Reflecting on the Past and Looking to the Future

A pregnant woman wearing a white shirt and yellow cardigan lies on a couch with her toddler daughter, whose hand is placed on her mother’s belly. NICHD 60 years of innovation. Healthy pregnancies. Healthy children. Healthy and optimal lives. Logos of the U.S. Department of Health and Human Services and NICHD.

This month, we celebrate the 60th anniversary of the signing of Public Law 87-838, in which Congress authorized NIH to establish NICHD. As the first NIH institute to focus on the entire life course rather than a specific disease or organ system, we have accomplished much in the past six decades, from pioneering the first home pregnancy test to establishing intellectual and developmental disabilities as a recognized field of research. In my first blog post of 2022, I highlighted many of NICHD’s key scientific advances and contributions to society.

As we recognize these past successes, we also look forward to future scientific advances. On Monday, October 17, NICHD will host a virtual 60th anniversary symposium. This all-day event will focus on future directions of research related to pregnancy, reproductive health, child and adolescent development, intellectual and developmental disabilities, and medical rehabilitation. We also will showcase our efforts to cultivate the next generation of researchers and promote an inclusive scientific culture. All are welcome to register to join us online external link.

October also marks Pregnancy and Infant Loss Awareness Month, making it an opportune time for the first meeting of a new NICHD-led task force examining stillbirth in the United States. Stillbirth—the death of a fetus at or after the 20th week of pregnancy—is devastating for expectant parents and families. Unfortunately, it remains all too common in the United States, with more than 20,000 occurrences annually, according to the Centers for Disease Control and Prevention (CDC).

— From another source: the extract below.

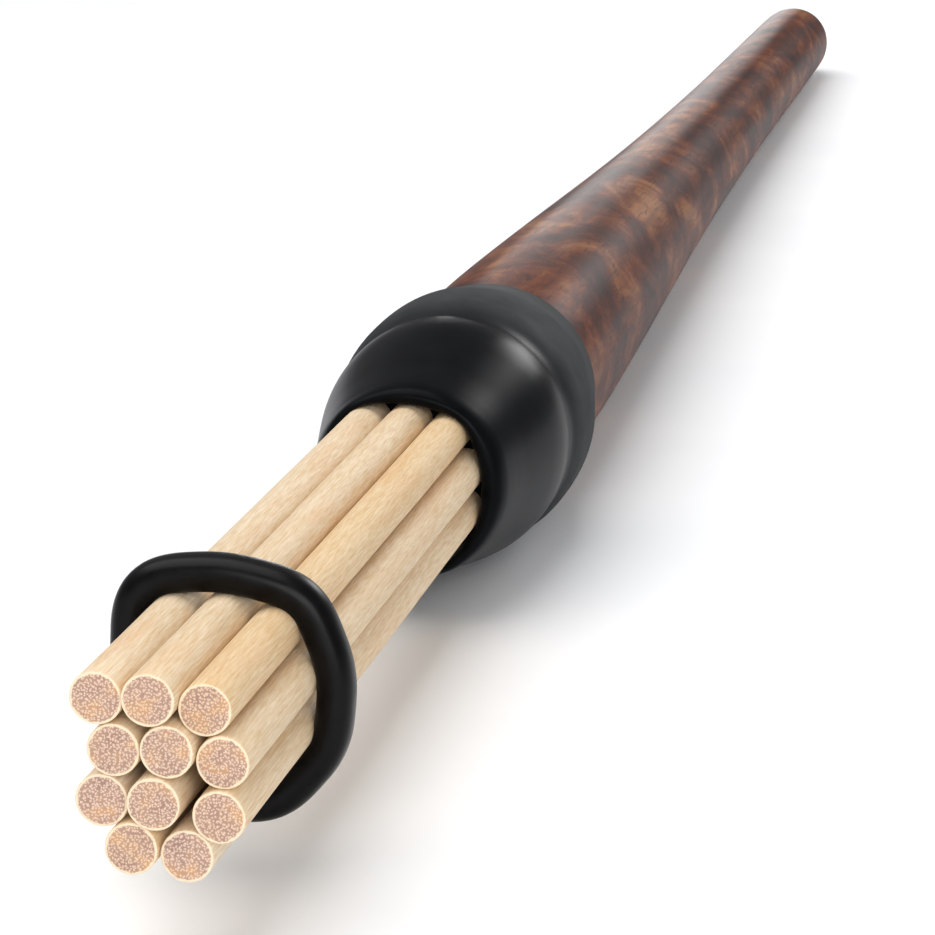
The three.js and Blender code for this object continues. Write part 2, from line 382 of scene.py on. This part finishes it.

Since the 1940s, improvements in maternity care have dramatically reduced the occurrence of stillbirth. But in recent decades, the decline has slowed. Stillbirth has many causes, from pregnancy complications to birth defects. It affects families from all demographics across the United States, although rates are higher among certain populations, including Black and American Indian/Alaska Native communities. Often, health care providers cannot determine the specific cause of a particular stillbirth.

NICHD supports research on the causes of stillbirth, its occurrence in populations, risk factors, and prevention methods. The U.S. Department of Health and Human Services (HHS) recently asked our institute to lead a congressionally mandated task force on stillbirth.

The stillbirth working group will focus on the current barriers to collecting data on stillbirth throughout the United States, communities at higher risk of stillbirth, the psychological impacts of stillbirth and subsequent treatments, and known risk factors for stillbirth. They will present their recommendations to the National Advisory Child Health and Human Development Council in January 2023, with a report due to Congress in March 2023. The working group includes representatives from CDC and specialty organizations, as well as maternal-fetal medicine specialists. NICHD will host the group’s kick-off meeting at a public webinar on Thursday, October 20.

October is a time for new beginnings, as it marks the start of a new government fiscal year. As we reflect on NICHD’s past accomplishments, I look forward to future steps toward our goals of promoting healthy pregnancies, raising healthy children, and ensuring healthy and optimal lives.